[Directions for this task]
For this exercise, write out exactly, and only, the lines running from the line that contains "build_bracket()" through the line that contains "obj.parent = empty".

[Extracted information]
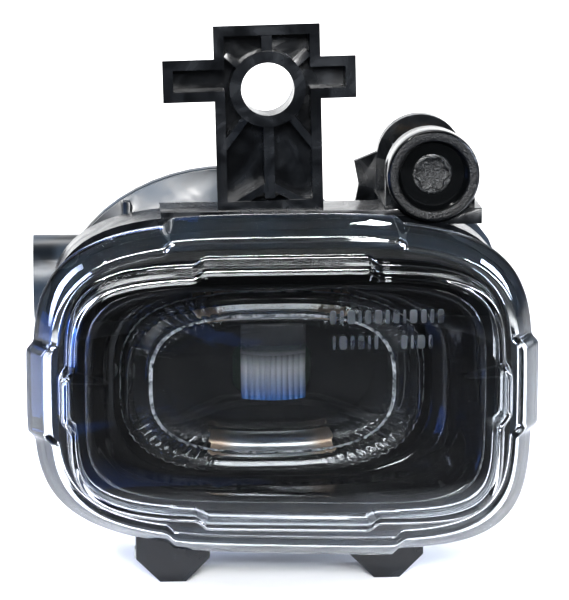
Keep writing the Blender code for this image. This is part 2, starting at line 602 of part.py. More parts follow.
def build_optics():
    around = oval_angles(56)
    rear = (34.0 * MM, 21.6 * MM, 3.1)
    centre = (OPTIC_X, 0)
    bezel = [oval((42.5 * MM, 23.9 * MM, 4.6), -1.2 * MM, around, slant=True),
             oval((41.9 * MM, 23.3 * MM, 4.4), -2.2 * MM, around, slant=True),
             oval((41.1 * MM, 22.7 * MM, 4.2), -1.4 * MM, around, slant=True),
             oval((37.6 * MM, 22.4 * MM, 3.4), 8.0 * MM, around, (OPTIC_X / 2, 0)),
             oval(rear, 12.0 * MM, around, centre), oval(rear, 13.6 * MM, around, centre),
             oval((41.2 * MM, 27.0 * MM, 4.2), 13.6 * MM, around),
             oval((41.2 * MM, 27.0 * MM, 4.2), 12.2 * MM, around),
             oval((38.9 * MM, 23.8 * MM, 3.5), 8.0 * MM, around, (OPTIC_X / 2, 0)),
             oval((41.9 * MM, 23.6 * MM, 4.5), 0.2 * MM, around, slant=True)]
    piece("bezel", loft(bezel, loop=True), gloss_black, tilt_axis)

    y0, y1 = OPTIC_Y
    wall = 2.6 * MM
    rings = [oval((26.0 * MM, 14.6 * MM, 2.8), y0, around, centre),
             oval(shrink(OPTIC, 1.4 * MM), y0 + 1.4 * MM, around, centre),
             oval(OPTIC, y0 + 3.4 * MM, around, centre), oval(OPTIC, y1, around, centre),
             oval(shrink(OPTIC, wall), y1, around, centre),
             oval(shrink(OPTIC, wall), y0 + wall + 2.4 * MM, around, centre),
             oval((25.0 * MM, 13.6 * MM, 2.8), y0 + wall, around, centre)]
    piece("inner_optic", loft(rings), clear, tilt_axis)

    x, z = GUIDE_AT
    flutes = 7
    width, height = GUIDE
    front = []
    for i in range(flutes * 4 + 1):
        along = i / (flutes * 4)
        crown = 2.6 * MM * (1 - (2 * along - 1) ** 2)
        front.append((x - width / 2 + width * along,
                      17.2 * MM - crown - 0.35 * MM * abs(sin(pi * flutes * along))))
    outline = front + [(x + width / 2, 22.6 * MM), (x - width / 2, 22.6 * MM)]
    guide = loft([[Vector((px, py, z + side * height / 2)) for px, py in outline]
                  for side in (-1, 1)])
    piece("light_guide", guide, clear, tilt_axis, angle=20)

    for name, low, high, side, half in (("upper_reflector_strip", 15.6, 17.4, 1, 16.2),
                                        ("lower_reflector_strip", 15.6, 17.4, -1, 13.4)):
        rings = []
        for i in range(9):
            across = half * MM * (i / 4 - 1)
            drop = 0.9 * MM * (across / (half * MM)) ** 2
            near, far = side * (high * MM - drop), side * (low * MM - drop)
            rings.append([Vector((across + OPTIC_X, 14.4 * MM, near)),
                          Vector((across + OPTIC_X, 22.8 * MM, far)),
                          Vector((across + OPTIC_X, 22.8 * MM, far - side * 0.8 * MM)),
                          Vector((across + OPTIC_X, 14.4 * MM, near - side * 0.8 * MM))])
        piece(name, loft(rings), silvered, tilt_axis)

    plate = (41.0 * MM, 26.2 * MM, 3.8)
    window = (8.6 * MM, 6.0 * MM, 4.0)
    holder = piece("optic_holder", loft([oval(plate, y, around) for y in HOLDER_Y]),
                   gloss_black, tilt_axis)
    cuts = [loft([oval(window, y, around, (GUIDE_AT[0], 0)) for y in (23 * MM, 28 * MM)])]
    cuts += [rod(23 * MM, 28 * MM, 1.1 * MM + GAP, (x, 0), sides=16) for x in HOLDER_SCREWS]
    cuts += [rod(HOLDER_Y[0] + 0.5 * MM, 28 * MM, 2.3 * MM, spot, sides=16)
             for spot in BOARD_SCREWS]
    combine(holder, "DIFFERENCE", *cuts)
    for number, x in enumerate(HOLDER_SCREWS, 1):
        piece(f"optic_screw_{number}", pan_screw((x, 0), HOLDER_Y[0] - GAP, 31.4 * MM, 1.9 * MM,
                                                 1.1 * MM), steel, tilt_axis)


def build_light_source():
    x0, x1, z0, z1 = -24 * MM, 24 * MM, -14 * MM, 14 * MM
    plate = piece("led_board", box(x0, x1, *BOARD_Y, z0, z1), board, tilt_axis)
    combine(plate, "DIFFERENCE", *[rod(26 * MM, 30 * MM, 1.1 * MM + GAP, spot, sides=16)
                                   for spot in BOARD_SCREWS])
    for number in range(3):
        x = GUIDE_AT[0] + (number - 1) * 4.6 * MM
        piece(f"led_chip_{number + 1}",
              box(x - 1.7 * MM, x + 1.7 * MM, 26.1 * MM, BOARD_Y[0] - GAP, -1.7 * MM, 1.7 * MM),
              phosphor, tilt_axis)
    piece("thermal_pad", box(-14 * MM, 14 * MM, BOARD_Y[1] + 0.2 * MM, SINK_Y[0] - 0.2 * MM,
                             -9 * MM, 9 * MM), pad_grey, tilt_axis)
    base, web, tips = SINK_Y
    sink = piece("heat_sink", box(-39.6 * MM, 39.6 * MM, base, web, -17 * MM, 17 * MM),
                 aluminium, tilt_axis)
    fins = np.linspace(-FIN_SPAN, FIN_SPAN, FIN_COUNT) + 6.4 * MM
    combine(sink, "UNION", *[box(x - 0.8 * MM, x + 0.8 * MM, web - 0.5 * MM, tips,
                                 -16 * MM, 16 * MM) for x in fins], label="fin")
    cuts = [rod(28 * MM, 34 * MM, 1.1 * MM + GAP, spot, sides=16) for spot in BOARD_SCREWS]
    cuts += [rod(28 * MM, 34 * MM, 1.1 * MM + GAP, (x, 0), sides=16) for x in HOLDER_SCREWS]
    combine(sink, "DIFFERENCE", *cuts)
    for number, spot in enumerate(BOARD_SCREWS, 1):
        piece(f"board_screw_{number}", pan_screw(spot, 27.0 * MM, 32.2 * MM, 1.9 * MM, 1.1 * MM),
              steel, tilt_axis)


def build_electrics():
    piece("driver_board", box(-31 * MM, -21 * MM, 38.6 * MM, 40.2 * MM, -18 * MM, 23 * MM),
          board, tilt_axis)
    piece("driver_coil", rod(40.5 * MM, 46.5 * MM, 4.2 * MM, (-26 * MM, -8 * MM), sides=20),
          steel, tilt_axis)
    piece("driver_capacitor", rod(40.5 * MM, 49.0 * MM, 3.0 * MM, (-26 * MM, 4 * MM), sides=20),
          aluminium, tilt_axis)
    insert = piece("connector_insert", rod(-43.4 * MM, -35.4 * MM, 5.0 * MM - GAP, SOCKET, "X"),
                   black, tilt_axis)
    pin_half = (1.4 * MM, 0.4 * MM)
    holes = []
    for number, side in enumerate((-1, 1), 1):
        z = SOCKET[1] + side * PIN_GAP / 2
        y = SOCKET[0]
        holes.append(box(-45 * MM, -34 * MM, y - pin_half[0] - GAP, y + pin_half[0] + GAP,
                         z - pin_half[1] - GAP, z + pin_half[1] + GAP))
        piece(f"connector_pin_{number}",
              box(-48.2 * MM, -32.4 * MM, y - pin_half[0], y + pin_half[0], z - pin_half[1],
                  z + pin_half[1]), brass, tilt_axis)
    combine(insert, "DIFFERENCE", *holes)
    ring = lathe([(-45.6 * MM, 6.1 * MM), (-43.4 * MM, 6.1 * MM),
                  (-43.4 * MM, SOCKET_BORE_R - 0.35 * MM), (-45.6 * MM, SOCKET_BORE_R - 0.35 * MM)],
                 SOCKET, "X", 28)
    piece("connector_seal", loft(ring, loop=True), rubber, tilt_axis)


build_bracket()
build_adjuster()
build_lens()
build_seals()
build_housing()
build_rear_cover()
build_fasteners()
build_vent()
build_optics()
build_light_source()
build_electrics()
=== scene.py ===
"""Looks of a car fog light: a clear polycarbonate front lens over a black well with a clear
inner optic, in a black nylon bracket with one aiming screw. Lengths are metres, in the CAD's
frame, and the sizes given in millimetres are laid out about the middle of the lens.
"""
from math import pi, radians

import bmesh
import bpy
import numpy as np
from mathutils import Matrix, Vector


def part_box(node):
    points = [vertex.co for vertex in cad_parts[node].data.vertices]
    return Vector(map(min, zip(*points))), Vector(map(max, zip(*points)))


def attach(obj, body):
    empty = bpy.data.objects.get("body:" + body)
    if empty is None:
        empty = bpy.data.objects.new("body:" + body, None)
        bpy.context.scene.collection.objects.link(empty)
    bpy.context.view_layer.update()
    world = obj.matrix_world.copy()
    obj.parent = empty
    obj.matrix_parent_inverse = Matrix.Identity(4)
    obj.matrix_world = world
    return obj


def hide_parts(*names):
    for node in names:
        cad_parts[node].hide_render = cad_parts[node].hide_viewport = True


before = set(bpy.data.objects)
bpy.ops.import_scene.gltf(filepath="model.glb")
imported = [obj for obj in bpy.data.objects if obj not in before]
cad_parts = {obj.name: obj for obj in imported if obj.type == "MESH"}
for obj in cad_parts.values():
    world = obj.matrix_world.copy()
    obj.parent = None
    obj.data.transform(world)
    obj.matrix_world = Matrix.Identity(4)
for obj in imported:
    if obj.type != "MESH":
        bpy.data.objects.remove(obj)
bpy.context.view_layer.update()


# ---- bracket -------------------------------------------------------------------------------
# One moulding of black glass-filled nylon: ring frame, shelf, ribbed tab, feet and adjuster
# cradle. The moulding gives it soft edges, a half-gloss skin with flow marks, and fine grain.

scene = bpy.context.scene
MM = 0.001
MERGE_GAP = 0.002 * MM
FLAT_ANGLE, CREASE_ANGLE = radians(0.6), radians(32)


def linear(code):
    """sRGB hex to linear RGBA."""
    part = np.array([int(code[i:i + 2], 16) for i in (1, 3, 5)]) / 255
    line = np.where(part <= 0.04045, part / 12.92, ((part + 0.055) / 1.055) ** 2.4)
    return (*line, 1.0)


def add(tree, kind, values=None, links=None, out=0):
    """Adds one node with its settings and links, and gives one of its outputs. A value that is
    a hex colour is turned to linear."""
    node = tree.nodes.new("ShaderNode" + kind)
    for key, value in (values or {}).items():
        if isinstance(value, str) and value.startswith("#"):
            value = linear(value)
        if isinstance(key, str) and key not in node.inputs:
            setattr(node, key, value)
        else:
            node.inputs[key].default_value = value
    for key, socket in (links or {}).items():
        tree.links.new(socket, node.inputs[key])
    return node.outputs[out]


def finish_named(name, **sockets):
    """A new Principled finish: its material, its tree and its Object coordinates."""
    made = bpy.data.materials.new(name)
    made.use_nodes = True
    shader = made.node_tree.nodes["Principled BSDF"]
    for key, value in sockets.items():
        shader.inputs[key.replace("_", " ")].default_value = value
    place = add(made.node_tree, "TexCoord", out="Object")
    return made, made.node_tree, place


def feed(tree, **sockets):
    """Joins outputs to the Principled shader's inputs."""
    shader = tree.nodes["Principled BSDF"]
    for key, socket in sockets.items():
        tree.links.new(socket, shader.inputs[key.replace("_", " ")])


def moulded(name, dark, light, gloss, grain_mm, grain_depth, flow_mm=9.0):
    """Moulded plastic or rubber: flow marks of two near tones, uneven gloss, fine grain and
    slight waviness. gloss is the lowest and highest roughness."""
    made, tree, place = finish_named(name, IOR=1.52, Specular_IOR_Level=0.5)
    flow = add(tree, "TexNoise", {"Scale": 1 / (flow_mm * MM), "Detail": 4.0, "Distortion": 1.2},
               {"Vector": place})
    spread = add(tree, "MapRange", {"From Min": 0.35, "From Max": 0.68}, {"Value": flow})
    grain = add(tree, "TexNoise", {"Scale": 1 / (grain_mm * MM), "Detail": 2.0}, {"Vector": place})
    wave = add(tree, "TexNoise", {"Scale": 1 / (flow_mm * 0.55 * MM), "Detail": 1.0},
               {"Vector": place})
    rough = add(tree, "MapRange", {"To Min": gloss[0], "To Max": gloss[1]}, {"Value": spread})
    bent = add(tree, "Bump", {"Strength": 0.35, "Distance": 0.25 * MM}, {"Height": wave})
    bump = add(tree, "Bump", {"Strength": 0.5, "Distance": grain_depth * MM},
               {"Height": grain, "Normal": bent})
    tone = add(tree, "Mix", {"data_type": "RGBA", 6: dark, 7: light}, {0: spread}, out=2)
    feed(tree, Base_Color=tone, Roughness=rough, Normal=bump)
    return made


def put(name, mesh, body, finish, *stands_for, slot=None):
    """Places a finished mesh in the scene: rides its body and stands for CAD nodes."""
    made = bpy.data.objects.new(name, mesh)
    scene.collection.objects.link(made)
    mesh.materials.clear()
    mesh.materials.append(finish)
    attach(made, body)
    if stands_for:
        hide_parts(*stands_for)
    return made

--

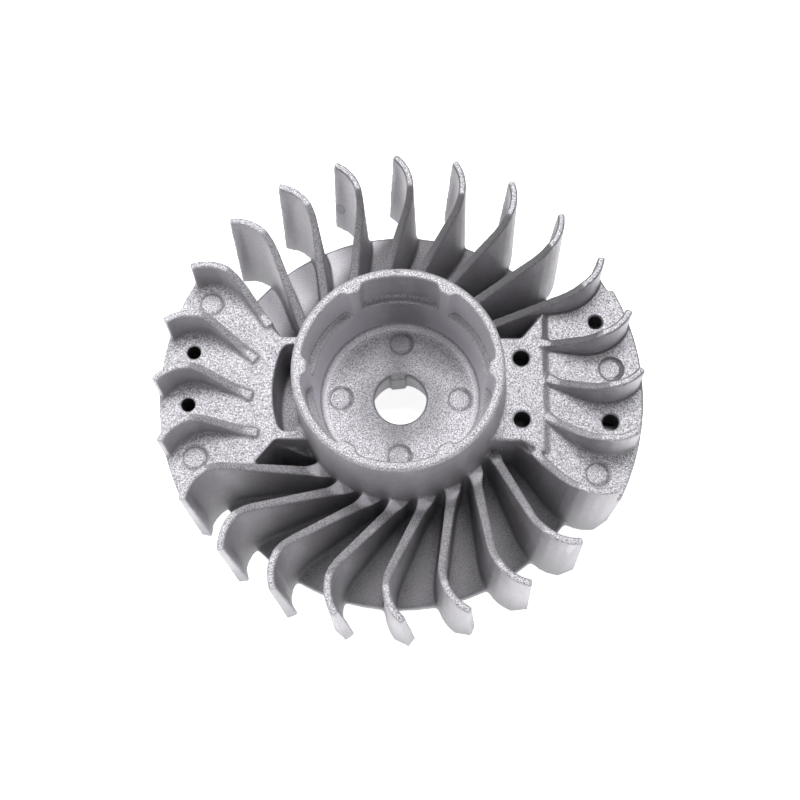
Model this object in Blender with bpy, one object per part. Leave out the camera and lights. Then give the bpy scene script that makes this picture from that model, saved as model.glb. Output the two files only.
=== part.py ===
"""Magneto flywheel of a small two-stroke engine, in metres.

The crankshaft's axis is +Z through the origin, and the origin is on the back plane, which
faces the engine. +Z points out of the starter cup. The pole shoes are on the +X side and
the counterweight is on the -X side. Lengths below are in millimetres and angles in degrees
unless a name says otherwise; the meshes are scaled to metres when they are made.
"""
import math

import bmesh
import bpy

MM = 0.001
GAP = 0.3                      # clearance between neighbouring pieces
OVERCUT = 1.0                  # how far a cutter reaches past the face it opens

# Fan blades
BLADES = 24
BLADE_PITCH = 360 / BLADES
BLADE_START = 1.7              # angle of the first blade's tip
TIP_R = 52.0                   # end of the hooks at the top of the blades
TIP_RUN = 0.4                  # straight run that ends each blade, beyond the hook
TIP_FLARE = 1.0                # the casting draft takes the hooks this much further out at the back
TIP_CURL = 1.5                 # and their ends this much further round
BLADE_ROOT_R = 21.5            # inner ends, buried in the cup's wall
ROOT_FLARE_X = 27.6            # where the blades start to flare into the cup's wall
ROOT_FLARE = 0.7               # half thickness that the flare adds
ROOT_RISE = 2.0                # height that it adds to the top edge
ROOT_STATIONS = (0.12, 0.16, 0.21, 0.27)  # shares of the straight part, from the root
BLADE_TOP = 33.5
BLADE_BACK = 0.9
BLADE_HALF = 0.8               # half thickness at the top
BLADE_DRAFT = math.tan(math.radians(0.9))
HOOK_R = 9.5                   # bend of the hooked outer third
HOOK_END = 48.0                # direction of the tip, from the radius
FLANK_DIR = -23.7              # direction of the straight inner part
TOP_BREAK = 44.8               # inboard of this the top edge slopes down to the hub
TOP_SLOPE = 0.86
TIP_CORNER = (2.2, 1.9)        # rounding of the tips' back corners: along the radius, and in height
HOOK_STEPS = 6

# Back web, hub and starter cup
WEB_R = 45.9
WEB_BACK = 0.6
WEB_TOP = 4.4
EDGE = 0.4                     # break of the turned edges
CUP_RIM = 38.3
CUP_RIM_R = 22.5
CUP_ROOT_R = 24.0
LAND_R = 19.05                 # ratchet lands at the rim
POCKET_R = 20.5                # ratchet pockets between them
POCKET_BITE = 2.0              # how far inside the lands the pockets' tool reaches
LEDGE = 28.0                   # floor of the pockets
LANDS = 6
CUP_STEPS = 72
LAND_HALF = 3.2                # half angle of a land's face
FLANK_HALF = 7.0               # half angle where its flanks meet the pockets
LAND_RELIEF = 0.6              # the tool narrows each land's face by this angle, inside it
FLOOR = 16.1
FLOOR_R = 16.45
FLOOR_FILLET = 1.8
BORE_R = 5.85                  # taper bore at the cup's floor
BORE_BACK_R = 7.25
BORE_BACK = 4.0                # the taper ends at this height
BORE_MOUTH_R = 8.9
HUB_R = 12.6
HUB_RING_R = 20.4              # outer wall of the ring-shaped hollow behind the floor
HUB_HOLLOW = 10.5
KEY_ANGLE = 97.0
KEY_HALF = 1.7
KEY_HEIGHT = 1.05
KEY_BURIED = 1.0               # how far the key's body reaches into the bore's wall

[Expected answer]
build_bracket()
build_adjuster()
build_lens()
build_seals()
build_housing()
build_rear_cover()
build_fasteners()
build_vent()
build_optics()
build_light_source()
build_electrics()
=== scene.py ===
"""Looks of a car fog light: a clear polycarbonate front lens over a black well with a clear
inner optic, in a black nylon bracket with one aiming screw. Lengths are metres, in the CAD's
frame, and the sizes given in millimetres are laid out about the middle of the lens.
"""
from math import pi, radians

import bmesh
import bpy
import numpy as np
from mathutils import Matrix, Vector


def part_box(node):
    points = [vertex.co for vertex in cad_parts[node].data.vertices]
    return Vector(map(min, zip(*points))), Vector(map(max, zip(*points)))


def attach(obj, body):
    empty = bpy.data.objects.get("body:" + body)
    if empty is None:
        empty = bpy.data.objects.new("body:" + body, None)
        bpy.context.scene.collection.objects.link(empty)
    bpy.context.view_layer.update()
    world = obj.matrix_world.copy()
    obj.parent = empty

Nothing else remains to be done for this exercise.